J'appelle homme celui qui destitue l'outil !

Il est encore trop rare, cet homme là ! Destituer, non plus nier,...!

     Le passé qu'on nous sert est un habit orné peut-être, mais complètement disparate et qui ne saurait convenir à personne. Tout est à rééprouver. Plus de leçons ! Plus de conclusions ! Rien que la langue, cette mémoire confuse et commune mais de personne et chacun avec sa vitalité. Notre méfiance se situe au niveau de l'expression. Notre connaissance ne saurait venir que de textes où une énergie singulière tenant lieu de syntaxe, impose la libération, la récupération ou l'affirmation d'une personnalité. Tous les mots en liberté ! mais plus comme des tremplins pour l'imagination.

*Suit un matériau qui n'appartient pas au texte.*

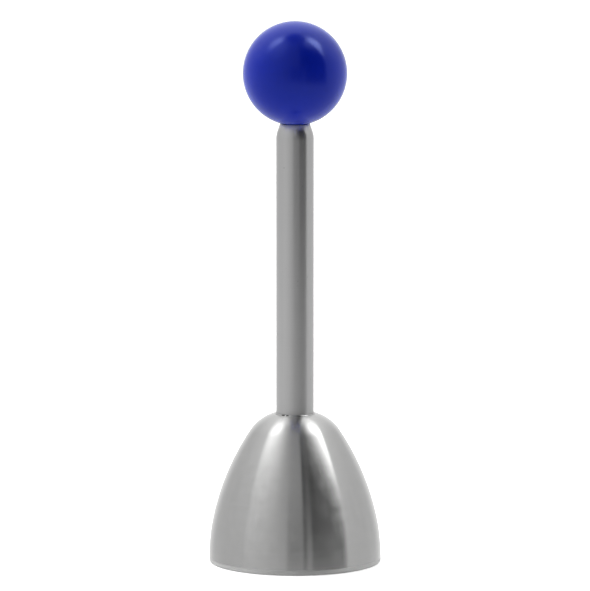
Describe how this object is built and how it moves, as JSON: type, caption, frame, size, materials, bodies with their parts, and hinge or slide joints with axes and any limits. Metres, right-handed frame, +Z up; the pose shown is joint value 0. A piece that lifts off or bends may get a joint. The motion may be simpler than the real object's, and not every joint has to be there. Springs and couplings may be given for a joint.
{
  "type": "egg topper",
  "caption": "Spring-loaded egg topper: spun steel bell with a cracking rim, slim steel tube handle and a ball knob that is lifted and let go.",
  "frame": {"origin": "centre of the circle that the bell's rim stands on", "axes": "+Z up the handle, from the rim to the ball; the piece is round about Z, and +X lies along the roll pin in the striker"},
  "size_m": [0.0412, 0.0412, 0.1307],
  "materials": {
    "bell_steel": "lathe-brushed round the axis",
    "tube_steel": "drawn tube, finely brushed",
    "turned_steel": "turned bright",
    "ground_steel": "ground and polished",
    "spring_steel": "drawn wire",
    "zinc_hardware": "bright zinc plated",
    "insert_brass": "machined",
    "bush_plastic": "acetal",
    "knob_plastic": "moulded, polished"
  },
  "bodies": {
    "handle": {"bell": "bell_steel", "handle_tube": "tube_steel", "anvil_plug": "turned_steel", "bell_screw": "zinc_hardware", "split_washer": "zinc_hardware", "plain_washer": "zinc_hardware", "guide_bush": "bush_plastic", "upper_spring_washer": "zinc_hardware", "striker_spring": "spring_steel"},
    "spring_seat": {"lower_spring_washer": "zinc_hardware"},
    "plunger": {"striker": "turned_steel", "roll_pin": "spring_steel", "plunger_rod": "ground_steel", "knob_insert": "insert_brass", "ball_knob": "knob_plastic"}
  },
  "joints": [
    {"name": "knob_lift", "type": "slide", "parent": "handle", "child": "spring_seat", "axis": [0, 0, 1], "range_m": [0, 0.025], "stiffness_N_per_m": 1000, "springref_m": -0.005, "deforming": ["striker_spring"]},
    {"name": "knob_spin", "type": "hinge", "parent": "spring_seat", "child": "plunger", "pos_m": [0, 0, 0.1], "axis": [0, 0, 1], "continuous": true}
  ]
}
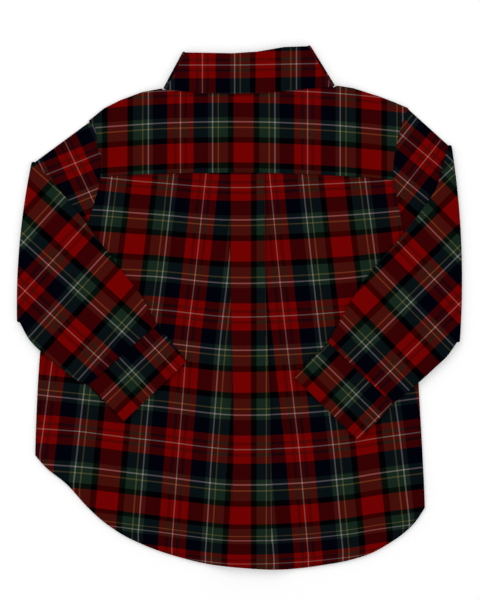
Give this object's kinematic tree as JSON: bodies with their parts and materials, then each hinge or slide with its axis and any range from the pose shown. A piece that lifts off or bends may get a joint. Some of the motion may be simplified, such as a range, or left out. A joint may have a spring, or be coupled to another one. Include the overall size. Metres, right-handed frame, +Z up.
{
  "type": "toddler's long-sleeved tartan shirt",
  "caption": "Child's long-sleeved tartan button-front shirt with collar, yoke and box pleat, laid face down with its sleeves folded over the back.",
  "frame": {"origin": "centre of the bounding box, on the table the shirt lies on", "axes": "+Z up from the table, +Y towards the collar, +X to the right as it lies, the wearer's right"},
  "size_m": [0.3568, 0.4194, 0.0093],
  "materials": {
    "tartan": "matte woven cotton",
    "buttons": "gloss"
  },
  "bodies": {
    "root": {"front_left": "tartan", "front_right": "tartan", "yoke": "tartan", "back": "tartan", "collar_leaf": "tartan", "collar_stand": "tartan", "sleeve_left": "tartan", "sleeve_right": "tartan", "cuff_left": "tartan", "cuff_right": "tartan", "button_collar": "buttons", "button_front_1": "buttons", "button_front_2": "buttons", "button_front_3": "buttons", "button_front_4": "buttons", "button_front_5": "buttons", "button_front_6": "buttons"}
  },
  "joints": []
}
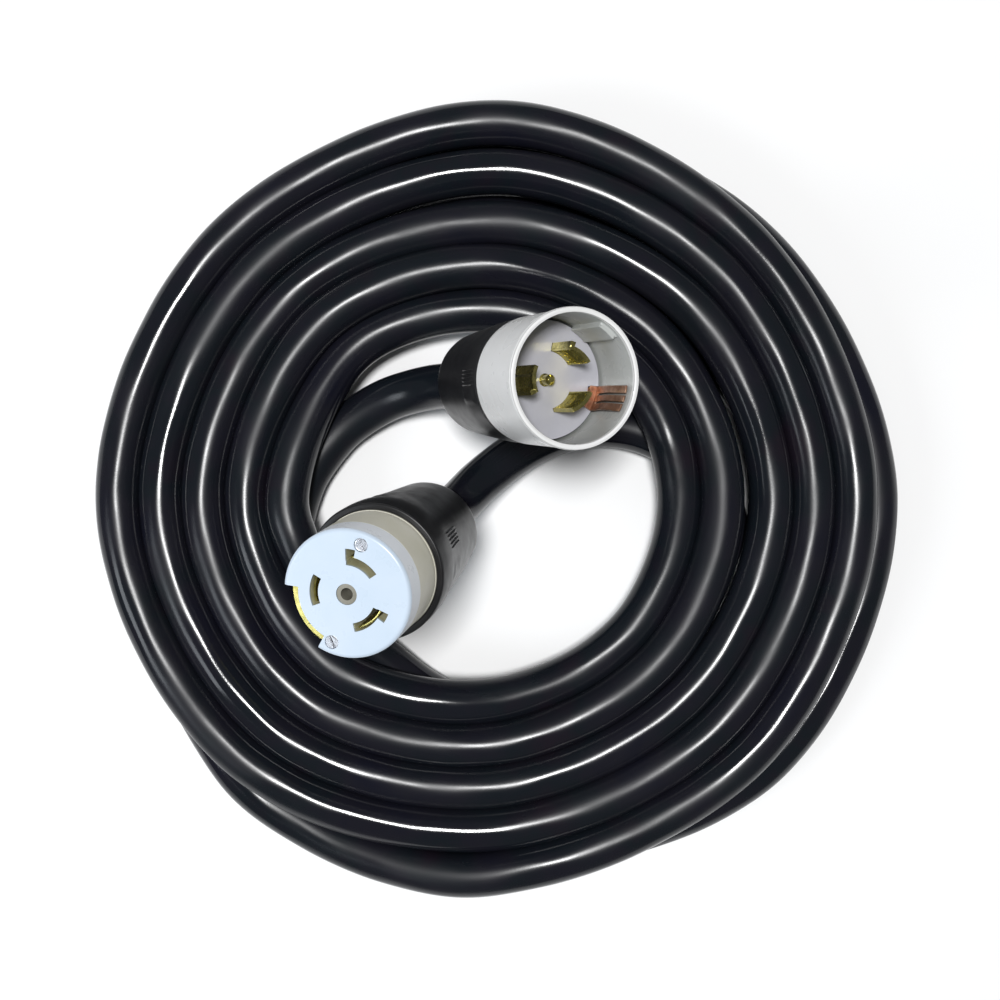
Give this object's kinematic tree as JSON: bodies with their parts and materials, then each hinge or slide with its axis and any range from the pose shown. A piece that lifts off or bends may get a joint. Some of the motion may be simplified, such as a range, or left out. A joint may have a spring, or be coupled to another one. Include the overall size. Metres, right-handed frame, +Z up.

Les mots et une vitalité ! sans avoir élu par conclusion, déduction ou opposition, ni la raison, ni l'émotion, ni l'imagination ; sans abandonner aucune de ses facultés ; mais par nécessité pour cette vitalité, par fidélité à l'intensité de cette vitalité, seul critère, le poème, tantôt libération réelle dont revenir plus fort, exorcisme ; tantôt lucidité organique, regard ; tantôt récupération d'expériences passées, nourriture et présences devenues inaliénables ; tantôt exploration effective d'une mémoire génétique, force de racines d'un passé singulier toujours différent de l'histoire qu'on enseigne.


1 : La Tour de Feu - Revue bi-annuelle - JARNAC (Charente) France.